Принятый мною в командование корпус требовал во всех отношениях притока к нему из тыла живых и материальных сил.

Вместо положенных в корпусе 28 тыс. штыков он имел в строю своей пехоты всего лишь около 8 тыс. вооруженных людей. Столь же велик и еще более чувствителен был в нем некомплект офицеров, потери среди коих были вообще во всех русских войсках в процентном отношении вдвое выше потерь в солдатах. Пулеметы и орудия состояли во многих частях и батареях не полностью. Патроны ружейные и особенно пушечные были также на счету, и приходилось вести точный учет, разрешая расходование таковых лишь в крайности.

Люди имели переутомленный вид.

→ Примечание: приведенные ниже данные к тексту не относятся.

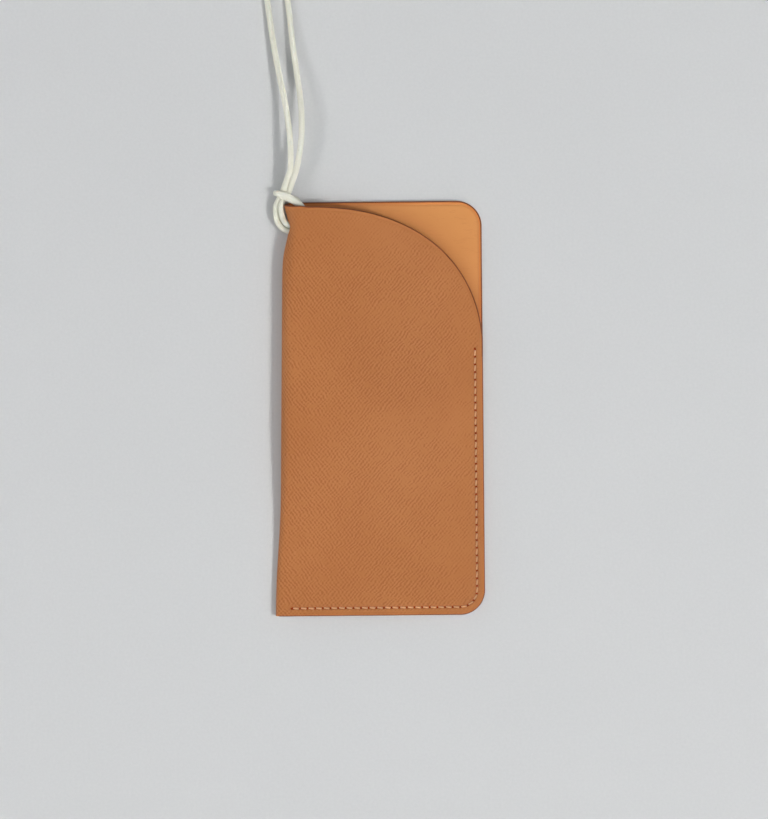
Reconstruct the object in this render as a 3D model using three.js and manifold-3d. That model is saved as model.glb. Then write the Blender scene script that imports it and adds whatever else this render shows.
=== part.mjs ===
// A leather phone case: one folded sheet of grained leather with a smooth leather lining,
// saddle stitched along the bottom and the side opposite the fold, with a curved mouth and
// a round cord hitched through a hole in the fold.
// It lies on its back panel. Millimetres, +Z up, +Y towards the mouth, the fold at -X.
import * as THREE from 'three';
import { mergeGeometries, mergeVertices } from 'three/addons/utils/BufferGeometryUtils.js';
import Module from 'manifold-3d';

const wasm = await Module();
wasm.setup();

// Driving dimensions of the case
const WIDTH = 86;
const LENGTH = 170;
const LEATHER = 1.2;
const LINING = 0.7;
const BOND = 0.05;
const SEAM_GAP = 0.2;
const SHEET = LEATHER + BOND + LINING;
const STACK = 2 * SHEET + SEAM_GAP;
const FOLD_HEIGHT = 9.6;
const PRESSED_FOLD_RADIUS = 2.3;
const CORNER_RADIUS = 10.2;
const FOLD_END = { x: -30, setback: 1.8 };
const RIGHT = WIDTH / 2;
const TOP = LENGTH / 2;

// Seam
const STITCH_INSET = 3.2;
const STITCHES = 57;
const SEAM_TOP = 24;
const SEAM_LEFT = -36.2;
const THREAD_RADIUS = 0.25;
const AWL_SLOT = { length: 1.3, width: 0.7 };
const AWL_SLANT = THREE.MathUtils.degToRad(25);
const GROOVE_WIDTH = 1.6;
const BACK_GROOVE = 0.6;
const FRONT_GROOVE = 0.4;

// Cord and its hole in the fold
const CORD_RADIUS = 1.2;
const HOLE = { y: 74.5, z: 4.2, radius: 3.1 };
const PATCH_THICKNESS = 0.3;
const PATCH_RECESS = 0.6;
const PATCH_REACH = 7;
const SWIVEL = { x: -35.2, y: 94.7, z: 6.6 };
const STRAND_SPACING = 2.5;

// Spare cord, wound in two layers beyond the mouth
const COIL_CENTRE = { x: -26.6, y: 196 };
const COIL_BASE = 1.0;
const COIL_INNER = 4.6;
const COIL_OUTER = 21.8;
const COIL_HEIGHT = 4.9;
const TIE_THICKNESS = 0.6;
const TIE_WIDTH = 4;
const KNOT_LENGTH = 9;
const KNOT_RADIUS = 3.1;
const KNOT_CENTRE = { x: COIL_CENTRE.x + 18.6, y: COIL_CENTRE.y + 20.5 };

const CLEARANCE = 0.3;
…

Их одежда и снаряжение поизносились, особенно пострадала обувь.

Техническое снабжение корпуса было из рук вон плохо, ощущался, например, крайний недостаток в ножницах для резки проволоки. Между тем части корпуса почти накануне моего прибытия посылались в контратаку на проволочные заграждения противника, у которых люди, естественно, и гибли сотнями.

Лазареты корпуса еще полны были ранеными, с эвакуации коих и началась моя деятельность корпусного командира…

Я не имею никаких оснований думать, что корпус, поступивший в мое командование, мог своею численностью или снабжением существенно отличаться в невыгодную сторону от остальных корпусов русской армии. Некомплект и серьезные недостатки в материальном снабжении были явлением общим для всей русской армии того времени.